According to a statement posted on the government's website, the head of government stressed the importance of continuing and intensifying sanctions pressure on Russia so as to decrease its ability to finance the war against Ukraine.
"We call on countries to look for ways to diversify their sources of nuclear fuel to reduce their dependence on Russia. This primarily concerns the issue of national security," Shmyhal said.
According to him, sanctions in the energy sector should be an important blow to eroding the Russian economy and Russia's military machine. He said this concerns the imposition of an embargo by partner countries on imports of oil, gas, coal and nuclear fuel from Russia.
Shmyhal also stressed the need to identify and eliminate any loopholes and potential opportunities for Russia to circumvent the sanctions already imposed on it.
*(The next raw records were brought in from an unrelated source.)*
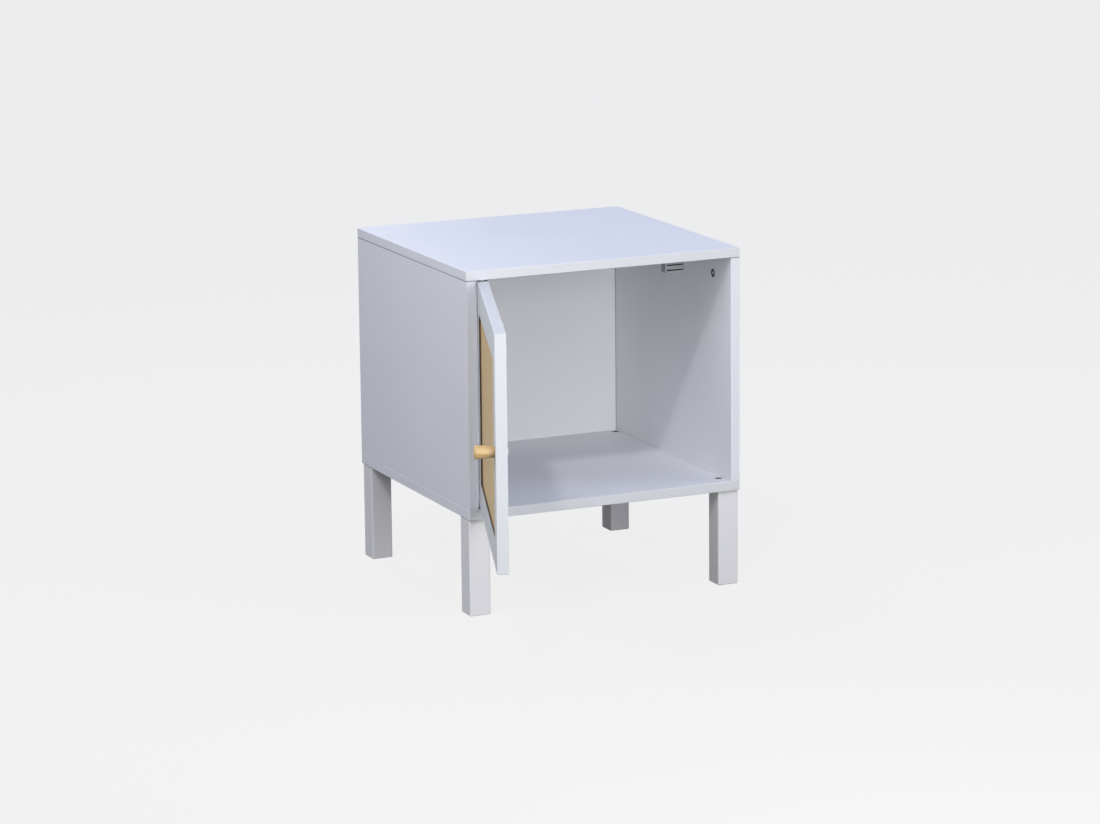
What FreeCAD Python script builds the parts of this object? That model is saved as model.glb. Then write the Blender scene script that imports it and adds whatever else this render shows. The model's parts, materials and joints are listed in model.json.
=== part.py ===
import FreeCAD, Part
import math
import os
import re

import Sketcher

# Storage side table with one inset door, in millimetres.
# The origin is on the floor, midway between the four legs. +X is right, +Y is back, +Z is up, and the
# front faces -Y. The box is built from boards: the side panels stand between a bottom and a top panel of
# full width, and a thin back panel sits in grooves. The door turns on two pivot pins at the left.

SIZES = {
    # whole table
    "table_width": 400,
    "table_depth": 385,
    "table_height": 467,
    "panel_thick": 13,
    "panel_round": 0.8,
    # legs, screwed under the corners of the bottom panel
    "leg_height": 132,
    "leg_width": 30,
    "leg_inset_side": 0.5,
    "leg_inset_front": 4,
    "leg_round": 2,
    # back panel, in a groove all round
    "back_thick": 3,
    "back_inset": 16,
    "groove_depth": 6,
    "groove_clear": 0.1,
    "groove_end_clear": 0.5,
    # leg bolts, down through the bottom panel into threaded inserts
    "leg_bolt_dia": 6,
    "leg_bolt_length": 38,
    "leg_bolt_head_dia": 11,
    "leg_bolt_head_high": 2.4,
    "leg_bolt_head_below": 0.4,
    "leg_bolt_hex": 4,
    "leg_bolt_hex_deep": 1.6,
    "leg_bolt_from_wall": 6,
    "leg_bolt_inward": 8,
    "leg_bolt_clear": 0.3,
    "leg_bolt_end_clear": 4,
    "insert_dia": 9,
    "insert_length": 15,
    "thread_clear": 0.05,
    # cam locks in the side panels, on bolts that hang from the top panel
    "cam_dia": 12,
    "cam_depth": 9.5,
    "cam_drop": 29.5,
    "cam_setback": 55,
    "cam_clear": 0.05,
    "cam_bore_dia": 5.6,
    "cam_slot_wide": 1.2,
    "cam_slot_long": 7,
    "cam_slot_deep": 1.5,
    "cam_bolt_dia": 5,
    "cam_bolt_neck_dia": 3,
    "cam_bolt_head_high": 3,
    "cam_bolt_neck_high": 4,
    "cam_bolt_below_cam": 2,
    "cam_bolt_in_top": 8,
    # dowels between panels
    "dowel_dia": 6,
    "dowel_length": 24,
    "dowel_in_panel": 8,
    "dowel_chamfer": 0.8,
    "dowel_end_clear": 0.5,
    "dowel_spacing": 32,
    # screws up through the bottom panel into the side panels
    "side_screw_dia": 5,
    "side_screw_length": 45,
    "side_screw_head_dia": 8.5,
    "side_screw_head_high": 3,
    "side_screw_clear": 0.05,
    # door leaf
    "door_gap": 2,
    "door_thick": 15,
    "door_round": 0.8,
    "door_open_angle": 110,
    "frame_width": 38,
    "recess_depth": 2.5,
    "rebate_width": 8,
    "rebate_clear": 0.3,
    "cane_thick": 1.5,
    "board_thick": 3,
    "frame_dowel_dia": 6,
    "frame_dowel_length": 30,
    "frame_dowel_from_edge": 8,
    "frame_dowel_spacing": 14,
    # pivot pins of the door and the bushes they turn in
    "pivot_from_edge": 9,
    "pivot_from_face": 6,
    "pivot_dia": 5,
    "pivot_clear": 0.05,
    "pivot_in_door": 20,
    "pivot_in_bush": 6,
    "pivot_chamfer": 0.6,
    "bush_dia": 8,
    "bush_depth": 8,
    "bush_end_wall": 1,
    "bush_flange_dia": 9.5,
    "bush_flange_clear": 1.2,
    # knob on the free stile
    "knob_length": 26,
    "knob_base_dia": 14,
    "knob_end_dia": 18.4,
    "knob_end_round": 2.6,
    "knob_screw_dia": 4,
    "knob_screw_in_knob": 14,
    "knob_screw_head_dia": 8,
    "knob_screw_head_high": 2.4,
    "knob_screw_clear": 0.05,
    # magnetic catch under the top panel
    "catch_from_wall": 76,
    "catch_width": 28,
    "catch_height": 16,
    "catch_front_long": 12,
    "catch_flange_long": 8,
    "catch_flange_thick": 4,
    "catch_round": 1.2,
    "pole_width": 24,
    "pole_length": 10,
    "pole_thick": 1.6,
    "pole_drop": 9.5,
    "pole_proud": 0.6,
    "pole_closed_gap": 0.4,
    "magnet_thick": 5.4,
    "magnet_setback": 1.5,
    "catch_screw_dia": 3,
    "catch_screw_length": 12,
    "catch_screw_head_dia": 6,
    "catch_screw_head_high": 1.8,
    "catch_screw_spacing": 18,
    # strike plate on the back of the door's top rail
    "strike_width": 24,
    "strike_height": 12,
    "strike_thick": 1,
    "strike_screw_dia": 2.5,
    "strike_screw_length": 10,
    "strike_screw_head_dia": 4.5,
    "strike_screw_spacing": 15,
}

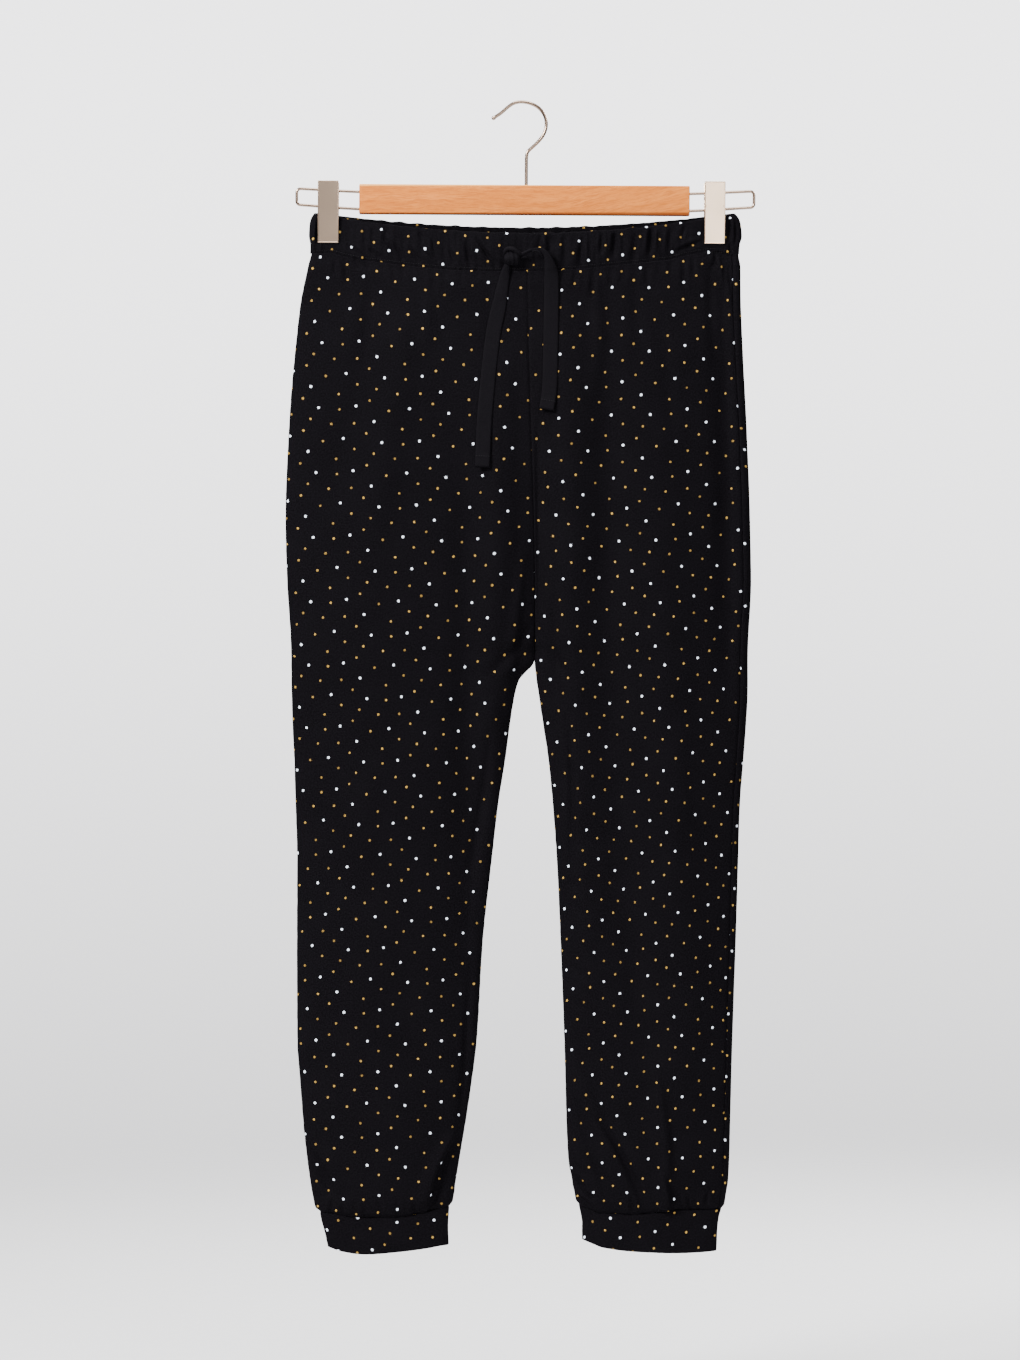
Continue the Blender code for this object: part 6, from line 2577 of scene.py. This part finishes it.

"Russia is trying to adapt to some sanctions with the help of certain countries and companies. We will work with our partners to eliminate such opportunities for Russia," he said.
One of the most important tools, according to Shmyhal, is the large-scale restriction of Russia's trade opportunities while expanding unhindered trade opportunities for Ukraine by reducing import quotas and barriers to strategic sectors of the Ukrainian industry.
According to Shmyhal, along with the financial support of international partners, it is equally important for Ukraine to open new markets for Ukrainian products, in particular for the steel industry and the agricultural sector.
In particular, he noted that the relief of Ukrainian steel from US tariffs will provide stable supply to metallurgical enterprises with orders and thousands of Ukrainian metallurgists with work. Shmyhal emphasized that stable industries and enterprises are an important economic backbone during the war.
"Reducing any burden on various sectors of the Ukrainian industry is part of the government's new post-war economic policy, which we are already working on and implementing in coordination and cooperation with our international partners," Shmyhal said.